To give Smith his due, he has plenty of distinguished company in his apparent vassalage to his subject, his seeming reluctance to do anything that would constitute interrogation, as they say in the scholarship trade—or piss mama off, as most of us would put it. The (Jewish) CBS chairman William Paley, who had originally declined to air a television version of The Goldbergs because he didn’t put Jews on his network, was visited by Berg. He changed his mind about Jews on television. Gilbert Seldes, a thorough-going academic and intellectual, said of Berg in a 1956 review of an Alcoa Hour bauble called Paris and Mrs. Perlman: “She is a great force in what she does and in this, the primary business of giving life to imagined people, she is incomparable.” Charles Angoff, Mencken’s protégé at The American Mercury, in 1951 wrote, “Molly Goldberg, indeed, is so basically true a character that I sometimes think she may yet become an enduring name in the national literature.” And Brooks Atkinson, the legendary New York Times drama critic who seems never to have written a less than hyperbolic word about Berg (“a native goodness that is rare and irresistible”), said after seeing her in A Majority of One, “We are all children when she presides over a play.”

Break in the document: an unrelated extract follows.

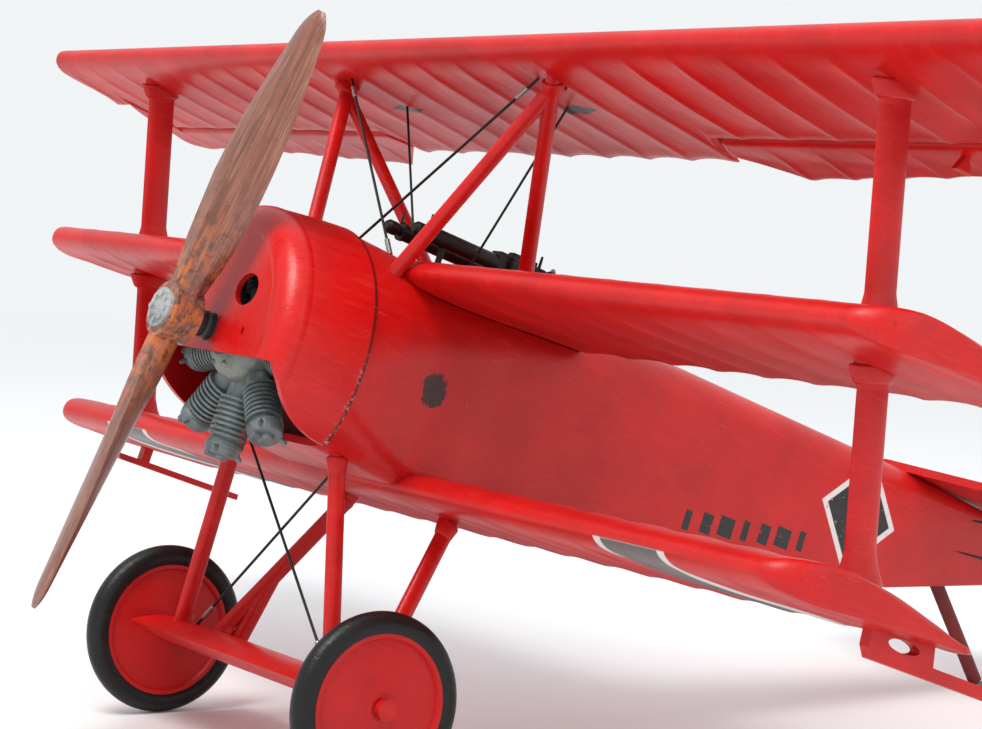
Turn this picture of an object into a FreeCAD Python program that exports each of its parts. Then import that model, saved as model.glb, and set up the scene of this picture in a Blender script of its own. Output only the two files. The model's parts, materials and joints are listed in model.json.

If you’d like to see the kind of thing that felled these and many other men (and women), catch the final minutes of a 1954 broadcast of the Milton Berle show (available on DVD as Milton Berle’s Buick Hour, Volume 4). Fast-forward to where Berg, Berle, and the early ’50s heartthrob Bob Cummings outcue the show—an episode called “Show Business”—by singing and dancing to “Young At Heart.” The men are clearly working, intent on their steps, their singing, and camera locations. (This was a live broadcast.) But Berg, in black and pearls, is having a ball. She dances flawlessly from Berle’s arms into Cummings’ arms and back. As the audience applauds and the credits come up, Berle (a friend of Berg’s in real life) pecks her on the cheek. She responds with what seems spontaneous joy by kissing him on the mouth, then turns around and kisses young Cummings on the mouth as well. Mama’s got class, money, grace, and eros.

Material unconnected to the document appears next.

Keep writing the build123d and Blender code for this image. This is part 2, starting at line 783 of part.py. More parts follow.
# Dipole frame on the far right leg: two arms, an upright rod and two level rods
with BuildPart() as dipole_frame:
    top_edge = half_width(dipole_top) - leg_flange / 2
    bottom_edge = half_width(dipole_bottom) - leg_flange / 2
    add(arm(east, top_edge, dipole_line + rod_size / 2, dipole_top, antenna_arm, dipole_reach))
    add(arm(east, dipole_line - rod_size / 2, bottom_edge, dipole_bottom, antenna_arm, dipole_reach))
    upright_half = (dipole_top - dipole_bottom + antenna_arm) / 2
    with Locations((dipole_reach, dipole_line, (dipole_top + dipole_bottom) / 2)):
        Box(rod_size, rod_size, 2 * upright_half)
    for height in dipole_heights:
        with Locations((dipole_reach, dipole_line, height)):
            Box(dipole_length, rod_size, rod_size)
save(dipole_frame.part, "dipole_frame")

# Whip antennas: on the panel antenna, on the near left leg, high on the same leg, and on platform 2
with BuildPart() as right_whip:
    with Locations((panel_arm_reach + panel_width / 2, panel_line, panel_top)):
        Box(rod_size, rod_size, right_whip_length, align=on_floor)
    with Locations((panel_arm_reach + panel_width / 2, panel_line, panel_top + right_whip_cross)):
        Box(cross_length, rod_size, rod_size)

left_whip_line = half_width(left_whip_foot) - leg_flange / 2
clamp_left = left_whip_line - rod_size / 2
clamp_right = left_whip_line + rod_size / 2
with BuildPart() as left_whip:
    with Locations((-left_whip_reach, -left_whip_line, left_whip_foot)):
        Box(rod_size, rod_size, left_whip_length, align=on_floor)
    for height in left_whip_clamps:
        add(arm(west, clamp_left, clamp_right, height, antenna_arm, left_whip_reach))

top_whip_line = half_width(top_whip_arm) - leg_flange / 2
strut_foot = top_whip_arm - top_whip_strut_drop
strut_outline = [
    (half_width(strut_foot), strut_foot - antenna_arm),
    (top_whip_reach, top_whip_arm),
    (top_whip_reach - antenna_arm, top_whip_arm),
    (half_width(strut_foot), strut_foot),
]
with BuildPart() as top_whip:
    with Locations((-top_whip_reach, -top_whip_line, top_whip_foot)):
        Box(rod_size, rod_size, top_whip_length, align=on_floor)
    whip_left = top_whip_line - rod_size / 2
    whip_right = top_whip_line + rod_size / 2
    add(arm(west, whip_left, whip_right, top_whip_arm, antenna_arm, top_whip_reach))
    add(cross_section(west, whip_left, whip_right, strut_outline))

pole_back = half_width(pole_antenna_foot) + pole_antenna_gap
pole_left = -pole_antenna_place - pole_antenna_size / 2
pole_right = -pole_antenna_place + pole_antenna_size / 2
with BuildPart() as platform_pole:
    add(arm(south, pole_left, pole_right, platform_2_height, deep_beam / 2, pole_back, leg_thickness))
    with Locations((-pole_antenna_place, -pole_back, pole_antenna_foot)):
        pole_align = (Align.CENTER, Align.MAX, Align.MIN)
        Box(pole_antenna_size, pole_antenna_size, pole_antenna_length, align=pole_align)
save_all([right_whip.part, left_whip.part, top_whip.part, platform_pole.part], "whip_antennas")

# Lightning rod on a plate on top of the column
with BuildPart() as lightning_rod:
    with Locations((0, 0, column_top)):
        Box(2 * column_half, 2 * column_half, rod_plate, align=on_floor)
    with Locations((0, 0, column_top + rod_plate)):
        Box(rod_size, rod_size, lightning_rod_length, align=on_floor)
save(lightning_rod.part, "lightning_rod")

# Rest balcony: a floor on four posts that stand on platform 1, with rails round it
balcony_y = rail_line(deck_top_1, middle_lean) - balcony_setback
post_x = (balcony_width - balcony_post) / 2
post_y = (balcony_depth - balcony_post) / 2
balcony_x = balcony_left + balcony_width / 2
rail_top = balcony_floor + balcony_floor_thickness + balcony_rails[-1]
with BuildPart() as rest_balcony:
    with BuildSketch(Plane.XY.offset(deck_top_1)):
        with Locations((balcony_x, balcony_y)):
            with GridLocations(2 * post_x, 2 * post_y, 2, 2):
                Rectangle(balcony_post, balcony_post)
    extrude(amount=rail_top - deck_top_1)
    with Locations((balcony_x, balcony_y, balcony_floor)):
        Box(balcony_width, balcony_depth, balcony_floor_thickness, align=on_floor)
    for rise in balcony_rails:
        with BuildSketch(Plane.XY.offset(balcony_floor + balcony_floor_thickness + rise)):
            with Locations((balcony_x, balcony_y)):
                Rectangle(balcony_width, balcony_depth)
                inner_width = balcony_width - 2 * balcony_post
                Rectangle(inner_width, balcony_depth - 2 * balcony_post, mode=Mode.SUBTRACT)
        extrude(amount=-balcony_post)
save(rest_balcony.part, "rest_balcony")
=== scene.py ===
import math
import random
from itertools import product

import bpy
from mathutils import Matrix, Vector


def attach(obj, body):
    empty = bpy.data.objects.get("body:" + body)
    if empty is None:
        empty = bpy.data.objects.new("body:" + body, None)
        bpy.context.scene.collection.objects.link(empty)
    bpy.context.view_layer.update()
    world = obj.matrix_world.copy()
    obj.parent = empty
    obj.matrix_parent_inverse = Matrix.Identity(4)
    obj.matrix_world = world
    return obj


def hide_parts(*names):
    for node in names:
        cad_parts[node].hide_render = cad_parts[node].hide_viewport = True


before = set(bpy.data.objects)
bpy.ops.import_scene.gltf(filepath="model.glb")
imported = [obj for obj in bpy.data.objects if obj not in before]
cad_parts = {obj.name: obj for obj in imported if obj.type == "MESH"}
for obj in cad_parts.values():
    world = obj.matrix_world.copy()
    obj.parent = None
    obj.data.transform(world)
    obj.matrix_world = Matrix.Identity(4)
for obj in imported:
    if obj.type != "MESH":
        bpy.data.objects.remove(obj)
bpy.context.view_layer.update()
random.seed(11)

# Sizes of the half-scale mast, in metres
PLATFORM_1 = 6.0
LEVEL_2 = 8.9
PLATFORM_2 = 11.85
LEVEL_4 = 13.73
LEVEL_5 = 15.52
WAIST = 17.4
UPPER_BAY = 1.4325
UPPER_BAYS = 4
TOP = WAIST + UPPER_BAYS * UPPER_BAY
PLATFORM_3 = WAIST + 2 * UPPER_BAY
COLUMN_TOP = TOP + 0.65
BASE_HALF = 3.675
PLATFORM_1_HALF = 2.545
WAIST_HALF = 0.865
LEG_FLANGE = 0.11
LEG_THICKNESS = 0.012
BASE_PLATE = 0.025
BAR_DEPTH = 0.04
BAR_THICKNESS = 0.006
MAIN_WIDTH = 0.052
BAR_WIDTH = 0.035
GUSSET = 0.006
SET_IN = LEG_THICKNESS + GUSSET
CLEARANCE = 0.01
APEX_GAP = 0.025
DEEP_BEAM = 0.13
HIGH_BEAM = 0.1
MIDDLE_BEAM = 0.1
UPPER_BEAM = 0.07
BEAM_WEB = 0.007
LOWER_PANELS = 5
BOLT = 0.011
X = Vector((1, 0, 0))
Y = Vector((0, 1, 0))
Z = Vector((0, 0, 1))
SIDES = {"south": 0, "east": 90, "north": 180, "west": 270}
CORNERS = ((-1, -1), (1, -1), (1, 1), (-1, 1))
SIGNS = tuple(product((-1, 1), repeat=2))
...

To some degree, Berg herself—by virtue of her determination to be “average”—is responsible for the fact that, so far as I can tell, no critic ever saw the need to take her seriously except for Morris Freedman, the man who wrote “The Real Molly Goldberg,” the 1956 Commentary profile that I cited earlier. Freedman had the patience and determination to wait Berg out, to see her angry, suspicious, exhausted, and cunningly charming, her hand falling on his as they spoke; he even got into her apartment and noted that her bathroom reading included “The Bostonians, by James, with dog-eared pages.” For the many others who considered her, Berg was simply the seamless self-portrait she’d painted, a handy screen on which to project yearnings. And so she was, and is, a darling Jewish mother to some (and a suffocating monster to others), a protofeminist, a pioneering mogul, a champion of the family, a paragon of Jewish values, a girl who bootstrapped herself out of the ghetto, the inventor of the sitcom, a rebel against the tyranny of thin; and even a lesbian for those who need her to be one. (Berg had a close and longstanding relationship with her personal assistant Fannie Merrill.)

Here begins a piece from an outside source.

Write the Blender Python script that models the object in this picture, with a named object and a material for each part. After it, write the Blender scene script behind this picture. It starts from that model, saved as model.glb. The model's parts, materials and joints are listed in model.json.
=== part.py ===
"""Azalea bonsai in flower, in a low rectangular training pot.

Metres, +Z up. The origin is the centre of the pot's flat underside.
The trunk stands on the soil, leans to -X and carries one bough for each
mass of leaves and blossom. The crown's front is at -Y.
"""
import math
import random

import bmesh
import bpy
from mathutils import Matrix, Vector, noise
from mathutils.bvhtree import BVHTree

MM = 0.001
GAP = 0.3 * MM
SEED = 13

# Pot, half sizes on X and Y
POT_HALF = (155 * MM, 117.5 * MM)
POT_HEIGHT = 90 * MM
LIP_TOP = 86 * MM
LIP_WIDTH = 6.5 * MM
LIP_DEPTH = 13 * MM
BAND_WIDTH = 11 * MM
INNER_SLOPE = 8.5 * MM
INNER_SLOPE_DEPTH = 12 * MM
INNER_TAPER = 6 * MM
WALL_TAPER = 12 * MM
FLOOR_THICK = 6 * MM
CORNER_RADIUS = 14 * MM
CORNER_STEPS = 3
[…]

A reader can see what might have been possible in Smith’s book when Smith talks with people who knew Berg, particularly her daughter, Harriet Schwartz, and the actress Madeline Gilford. (Smith’s notes cite only one other interview, and none, for some reason, with Berg’s son, a writer who was his mother’s coproducer for years and who has given interesting, if discreet, interviews to other scholars.) Schwartz, for example, describes the anger of some of Berg’s Jewish fans when it was reported that a print of Raphael’s Madonna and Child hung over her bed, and Berg’s incomprehension of their irritation. The women’s recollections give the book its only gripping chapter, about the blacklisting, in 1950, of Berg’s costar and television husband Philip Loeb, and Berg’s efforts to save both his career and The Goldbergs. And while she cut Loeb loose in the end, she did so only after struggling for years, at great cost (her sponsors pulled out, and her show was cancelled), and at risk of being herself named a “red.” With furious integrity and strength, she at one point threatened her sponsor General Foods that she’d take to the road and speak against the company’s products if it continued with its policy of firing actors who’d been accused of leftist sympathies. General Foods reversed the policy, but soon reestablished it. By that time, Berg was off the air. In 1955, three years after Berg bought out his contract, Loeb killed himself.
It’s from Schwartz and Gilford that we learn of a last desperate effort by Berg to save Loeb’s acting career: a meeting she secured in late 1951 with Cardinal Francis Spellman, New York’s powerful prelate. It was said he had the wherewithal to have men and women removed from blacklists, a kindness he generally, but not necessarily, extended in return for a promise to convert to Catholicism. (Gilford says that Spellman supposedly cleansed Harry Belafonte and Lena Horne of the stain of their communist associations at the request of his coreligionist, the talent booker Ed Sullivan.) No naïf, Berg could hardly have been unaware of Spellman’s distrust—to put it mildly—of Jews and liberals. And indeed, Spellman was unmoved by her plea. Schwartz told Smith that her mother said “she never saw such a closed face like Cardinal Spellman’s.”
Late in life, Berg told The American Weekly, a Sunday newspaper supplement, “When I’m by myself, sometimes I wonder—did I really become the woman I wanted to be—or am I still trying?” It’s a heartrending question, and, like the story of her encounter with Spellman, a reminder that the demands made on Jewish American mothers for much of the twentieth century were great, and the restraints upon them considerable—limits on what they could be and do for themselves, their men, their families (real or imagined), their coreligionists, their nation. If anyone ever wants to write a serious meditation on the subject, the troubled and triumphant and un-average life of Gertrude Berg might still offer the way in.